The voices urging you towards a crazy ride aren’t so easily silenced by such everyday practicalities though. For now it remains a distant dream, but the shadowy corners of my brain continue to contemplate ways in which my efforts might add sufficient value to some brand or company that in return they may help me finance an attempt (or two) at RAAM.

But enough of logic and reason, let’s see what answer the 8 Ball gave when posed the question “will I finish RAAM?. Yoli and I both laughed out laughed out loud at that – both of us knowing that my grinding persistence does have a habit of making ridiculous ideas become reality.

Silver State 508

I’m going to stick on the theme of RAAM for a moment because, when first gripped with the idea, I started looking at where and when you could do qualifiers. For quite a while I pondered the Deccan Cliffhanger, a significant reason being what had motivated Shu to ride it – to get conditioned to riding in heat. In truth though, if you pick the pick the right day and location you can ride in forty degree heat without ever leaving South Africa. And although the notion of a ride in India still sort of appeals, it possibly isn’t the most practical choice.

It didn’t take long before the idea of combining a work visit with a qualifying ride came to mind, as had worked so well for LEL. Shu’s account of the Race Around Ireland made that sound way too hard as the next step, and I wasn’t sold on the idea of a TT based qualifier riding around the same track for 24 hours either. With those two discounted my attention turned from the UK office to our US office in Sausalito, the  likely location for our annual management meeting in September 2016. Initially things seemed too good to be true – a Northern California qualifier was held in 2014 which started in Sacramento. But that disappeared from the calendar in 2015, and looking again I stumbled across the Silver State 508.

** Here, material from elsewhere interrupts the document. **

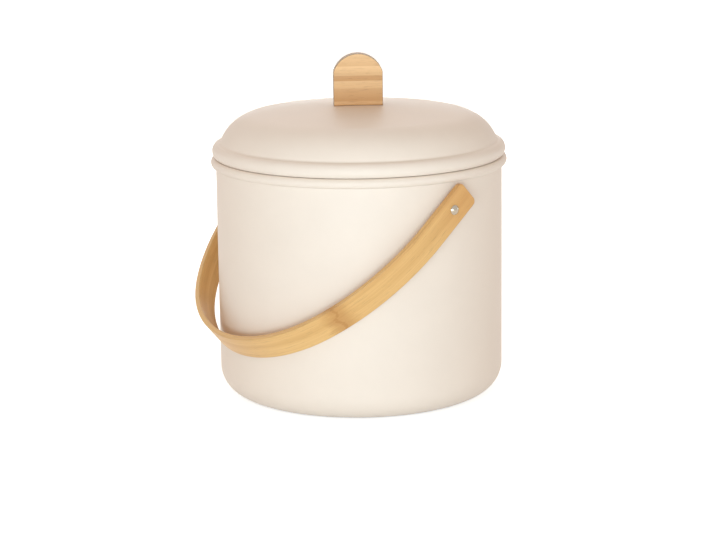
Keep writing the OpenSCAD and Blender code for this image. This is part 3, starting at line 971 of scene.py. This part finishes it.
@dataclass
class BailStrip:
    """The bent bamboo strip. Its own plane has X to the right and Y from the crown up to the pivots."""

    bamboo: Material
    width: float = STRIP_W
    thick: float = 3.6
    end: float = 16.5
    corner_r: float = 3.5
    straight: float = 22.0
    leg_x: float = 104.2
    reach: float = 142.6
    crown_ease: float = 9.2
    wall_r: float = WALL_R
    rest_gap: float = 0.3
    edge_r: float = 0.55
    side_steps: int = 26
    crown_steps: int = 72
    crown_r: float = field(init=False)
    crown_y: float = field(init=False)
    side_r: float = field(init=False)
    side_turn: float = field(init=False)
    lean: float = field(init=False)

    def __post_init__(self) -> None:
        """Works out the bends that follow from the driving sizes."""
        self.crown_r = self.leg_x - self.crown_ease
        self.crown_y = self.crown_r - self.reach
        drop = -self.crown_y - self.straight
        self.side_r = (self.leg_x**2 + drop**2 - self.crown_r**2) / (2 * self.crown_ease)
        self.side_turn = math.atan2(drop, self.side_r - self.leg_x)
        half = self.width / 2
        touch = math.asin((self.wall_r + self.rest_gap) / math.hypot(self.reach, half))
        self.lean = math.atan2(half, self.reach) + touch

    @property
    def half_length(self) -> float:
        """The length of the strip's inner face, from an end to the middle of the crown."""
        crown = self.crown_r * (math.pi / 2 - self.side_turn)
        return self.end + self.straight + self.side_r * self.side_turn + crown

    def line_place(self, point: Vector) -> Vector:
        """Finds a point's place on the straightened strip.

        Args:
            point: The point, in the strip's own plane.

        Returns:
            Its place along the strip, across it and through it, in metres.
        """
        x, y = abs(point.x), point.y
        turn = math.atan2(self.crown_y - y, x)
        if y >= -self.straight:
            along, depth = self.end - y, x - self.leg_x
        elif turn < self.side_turn:
            from_centre = Vector((x - self.leg_x + self.side_r, y + self.straight))
            angle = math.atan2(-from_centre.y, from_centre.x)
            along = self.end + self.straight + self.side_r * angle
            depth = from_centre.length - self.side_r
        else:
            along = self.half_length - self.crown_r * (math.pi / 2 - turn)
            depth = math.hypot(x, y - self.crown_y) - self.crown_r
        if point.x < 0:
            along = 2 * self.half_length - along
        return Vector((along, point.z, depth)) * MM

    def swept(self) -> BMesh:
        """Draws the strip's square section along its line: a leg, a side, the crown, a side and a leg.

        Returns:
            The strip with square edges, in its own plane.
        """
        bm = bmesh.new()
        half, outer = self.width / 2, self.leg_x + self.thick
        corners = ((self.leg_x, -half), (outer, -half), (outer, half), (self.leg_x, half))
        verts = [bm.verts.new((x, self.end, z)) for x, z in corners]
        first = [bm.edges.new(pair) for pair in zip(verts, verts[1:] + verts[:1])]
        side_x, crown_turn = self.side_r - self.leg_x, math.pi - 2 * self.side_turn
        last = self.leg(bm, first, -1)
        last = self.bend(bm, last, (-side_x, -self.straight), self.side_turn, self.side_steps)
        last = self.bend(bm, last, (0.0, self.crown_y), crown_turn, self.crown_steps)
        last = self.bend(bm, last, (side_x, -self.straight), self.side_turn, self.side_steps)
        last = self.leg(bm, last, 1)
        for loop in (first, last):
            bmesh.ops.contextual_create(bm, geom=loop)
        bmesh.ops.recalc_face_normals(bm, faces=bm.faces)
        return bm

    def leg(self, bm: BMesh, edges: list[BMEdge], way: int) -> list[BMEdge]:
        """Draws the section along a straight leg.

        Args:
            bm: The mesh.
            edges: The section's edges.
            way: 1 to draw upwards and -1 to draw downwards.

        Returns:
            The section's edges at the leg's other end.
        """
        made = bmesh.ops.extrude_edge_only(bm, edges=edges)["geom"]
        moved = [item for item in made if isinstance(item, BMVert)]
        bmesh.ops.translate(bm, verts=moved, vec=(0, way * (self.end + self.straight), 0))
        return [item for item in made if isinstance(item, BMEdge) and set(item.verts) <= set(moved)]

    def bend(self, bm: BMesh, edges: list[BMEdge], centre: Point, angle: float, steps: int) -> list[BMEdge]:
        """Draws the section round a bend.

        Args:
            bm: The mesh.
            edges: The section's edges.
            centre: The bend's centre.
            angle: How far it turns, clockwise.
            steps: How many steps it has.

        Returns:
            The section's edges at the bend's end.
        """
        verts = list({vert for edge in edges for vert in edge.verts})
        made = bmesh.ops.spin(
            bm, geom=verts + edges, cent=(*centre, 0), axis=(0, 0, 1), angle=-angle,
            steps=steps, use_merge=False,
        )["geom_last"]
        return [item for item in made if isinstance(item, BMEdge)]

    def is_corner(self, edge: BMEdge) -> bool:
        """Tells whether an edge runs through the strip's thickness at one of its ends."""
        first, second = (vert.co for vert in edge.verts)
        return max(abs(first.y - self.end), abs(second.y - self.end), abs(first.z - second.z)) < NEAR

    def place_attribute(self, bm: BMesh) -> None:
        """Writes each vertex's place on the straightened strip into the mesh.

        Args:
            bm: The strip, in its own plane.
        """
        layer = bm.verts.layers.float_vector.new("line_place")
        for vert in bm.verts:
            vert[layer] = self.line_place(vert.co)

    def build(self) -> None:
        """Builds the strip, with rounded ends and edges and a bore through both legs."""
        bm = self.swept()
        soften(bm, self.corner_r, 8, chosen=self.is_corner)
        soften(bm, self.edge_r, 3)
        reach = self.leg_x + 2 * self.thick
        bm = bored(bm, bore_cutter([Matrix.Rotation(math.pi / 2, 4, "Y")], -reach, reach))
        self.place_attribute(bm)
        leaned = Matrix.Translation((0, 0, PIVOT_Z)) @ Matrix.Rotation(math.pi / 2 - self.lean, 4, "X")
        piece = Piece("bail_strip", "handle_strip", Body.HANDLE, Slot.BAMBOO_STRIP)
        piece.publish(placed(bm, leaned), self.bamboo)


# ---------------------------------------------------------------------------------------------------
# The lid with its knob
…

Even with RAAM itself in the background until funding can be found, the Silver State 508 has stuck with me. Several of the qualifiers (I could name No Country for Old Men in Texas) seem to stand out as rides with a true spirit of adventure, proper endurance tests against a harsh yet beautiful landscape. And that’s the reason the Silver State 508 is still on my list – it’s impossible to ignore that completing it would qualify me for RAAM, but the ride itself is what grabs me. A 508 mile race out from Reno, across the Nevada desert passing through occasional wooden fronted towns that look like sets from a cowboy movie, before turning around and racing back – what’s not too like!

So here’s what the 8 Ball had to say on the idea. Not quite the answer I would have liked to be honest, but it forced me to think about whether I really wanted to do the ride for it’s own sake and not just because of it’s association with RAAM. I can honestly say, after since seeing the pictures and reading accounts of this year’s edition that answer is yes. And therein lies the value of the 8 Ball – the real answer lies in the person asking the question.

Trans-Continental Cycle Race (TCR)

And finally we come to the most recent addition to my “big rides” wish list. I first heard about TCR over a year ago but didn’t give it much thought. As I started to realise any RAAM attempt could be some way off (if ever), TCR 2015 was just beginning and caught my attention again. I think what grabbed me on a second look was the simple ethos at the heart of the ride – TCR is as much about cycling as possible, with as little else to distract from that. So where on RAAM getting a rider across a continent involves this massive logistical challenge with huge expense and an unpleasantly large environmental footprint, TCR takes a more direct route – get on your bike and ride across the damned continent on your own. The continent this time being Europe (there is also a Trans America), and the rules being few and simple – no outside support, and private re-supply i.e. you find what you need on the way. Not unlike an Audax in fact, except as with RAAM drafting and otherwise helping fellow riders is forbidden, at least if you are in the solo racer category. There is a “pairs” category should you wish to ride it with a friend, although quite how that would work out on a ride of more than 4,000km over two weeks I’m not entirely sure.

That last aspect is perhaps the one area which I’m less than 100% sure on. Although I love riding alone, I enjoy it most when done in the company of others – a paradox which long Audaxes resolve to perfection. Aside from phone calls home, a TCR attempt could be an very lonely affair. I was still in love with the idea when I posed the question to the 8 Ball – and it was only the response which forced me to look deeper inside at whether it was truly a ride I would enjoy. I like the answer though, I’m not going to bet against it either – it’s a definite maybe for 2017.

Is that really all?

Of course not, there’s at least two local single stage marathons I’ve yet to ride: Desert Dash Namibia; and The Munga. The first of these appeals very much to me, and it’s great to see that a new sponsor has been found (Nedbank) to keep the annual Windhoek to Swakopmund 24hour race across the desert going. It’s a ride I’ll definitely try and get a place on some day. The second, for reasons it’s hard to define, has yet to really strike a chord. A 1,000km non stop race across the Karoo ought to be right up my alley, but even with the drastically reduced price the formula still doesn’t quite grab me.

For this year though I need to come back to that promise of more family time for Yoli and Ben. Rather conveniently, less time cycling could be just what I need as the next stage of preparation towards RAAM or TCR. I definitely need to increase my riding pace to do well at either of those, so more concentrated interval work, and shorter faster races  could server all of us perfectly.